Open until 7:00 p.m. on Fridays and Saturdays.
* Last admission 30 minutes before closing.
Closed Mondays (Excluding holidays. On those days, the Museum will be open on Monday and closed the following day); Year-end holidays; Subject to change.
Admissions Adults:1,000 yen
University Students:500 yen
High/Junior High/Elementary School Students and persons under 18 and over 70:Free
* Special exhibitions require a separate ticketing procedure.
* Persons with disabilities are admitted free of charge along with one attendant. Please show official ID or other documentation.
* Regular admission is free for persons under 18 and over 70. Please show proof of age (driver's license, passport, etc.) when entering.



Open the door to interactive exhibits and have fun with Japanese art

“The Door to Japanese Art” is the first gallery we want you to visit at the Tokyo National Museum. Beyond this “door,” we have created four exhibits to bring you closer to Cultural Properties. The sights and experiences each one offers will give you a new appreciation for these wonderful achievements of past generations. When you visit the Tokyo National Museum, please stop by “The Door to Japanese Art.”
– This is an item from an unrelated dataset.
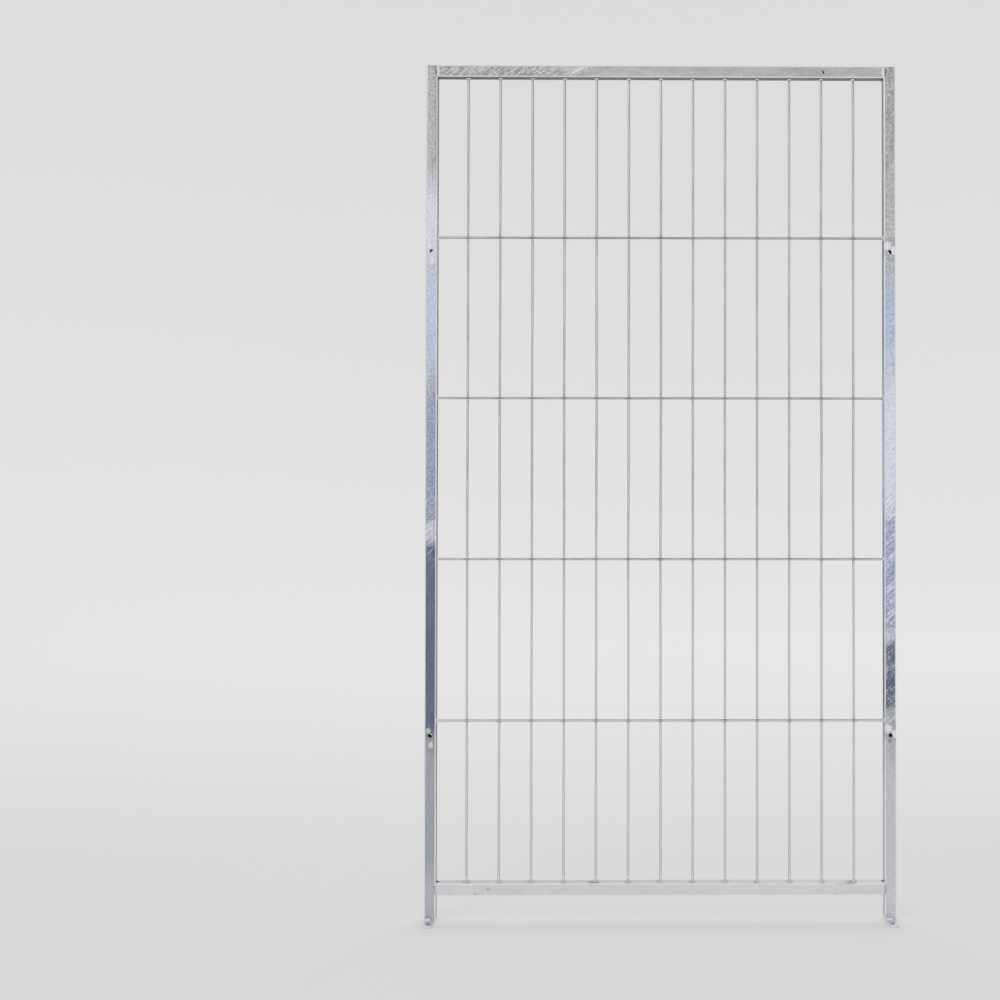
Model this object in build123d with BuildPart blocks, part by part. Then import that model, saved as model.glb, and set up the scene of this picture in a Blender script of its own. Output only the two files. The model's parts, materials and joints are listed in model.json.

Corner 1: Watch <Introduction to Japanese Culture>
Glide on the waves of Japanese culture and history! A video experience that transcends words

Begin your journey into Japanese art with Introduction to Japanese Culture: A Glide on the Great Wave, an eight-minute film clip featuring many famous works from the Tokyo National Museum’s collection. Shift dynamically between the city of Edo in ukiyo-e paintings and present-day Tokyo as you explore the sense of beauty cultivated through people’s enjoyment of the shifting seasons and traditional festivities.

Corner 2: <Enjoy Timeline of Japanese Art>
Have fun while you experience Japanese art

The stream of Japanese art began approximately 12,000 years ago, in the Jōmon period. Follow its course using the videos and digital timeline that fills this massive, 14-meter-wide screen. After the opening movie clip, you will be shown 16 of the Tokyo National Museums finest works of art. Stand on Fun Points to rotate, enlarge, or turn the pages of these digital reproductions. Imagine how the people who made and used these works of art lived and felt as you enjoy the experience.


Corner 3: Feel <High-Resolution Reproductions>
Only through reproductions can you experience art like this

Folding screens and hanging scrolls—two types of painting are on seasonal exhibit as high-resolution reproductions.
The works displayed here are part of long traditions of Japanese art and craft passed on to the present. A large number of them are sensitive to light, heat, and humidity. To preserve them for another 100 or even 1,000 years to come, they cannot be displayed throughout the year. Here you can view high-resolution reproductions of artworks made by artisans specialized in traditional crafts and the latest technology to carefully examine them. We hope that getting close to these reproductions will give you a better sense of the historical and cultural context in which people created and appreciated them.

Corner 4: Touch <Cultural Properties in 8K: A Hands-On Look at Legendary Tea Bowls>
Enjoy Legendary Tea Bowls with Your Own Hands and Eyes

With the help of hands-on controllers and 8K high-definition images made to look and feel exactly like the actual cultural properties in terms of shape and weight, you can appreciate legendary tea bowls as if you are holding them in your very own hands (Experience time: Approximately five minutes). The unique features of each piece of pottery, such as the smoothness and roughness of its texture, its size, and its weight when held in both hands are clues that help us more fully appreciate the individuality of each piece. Choose your favorites from among the six available tea bowls and view them from different angles. After enjoying the tea bowls as if you were holding them in your hands, you may see the various vessels in the exhibition room a bit differently from before.

Venue image
From July 2–21, 2024, the Room T3 of the Japanese Gallery (Honkan) will be closed for maintenance.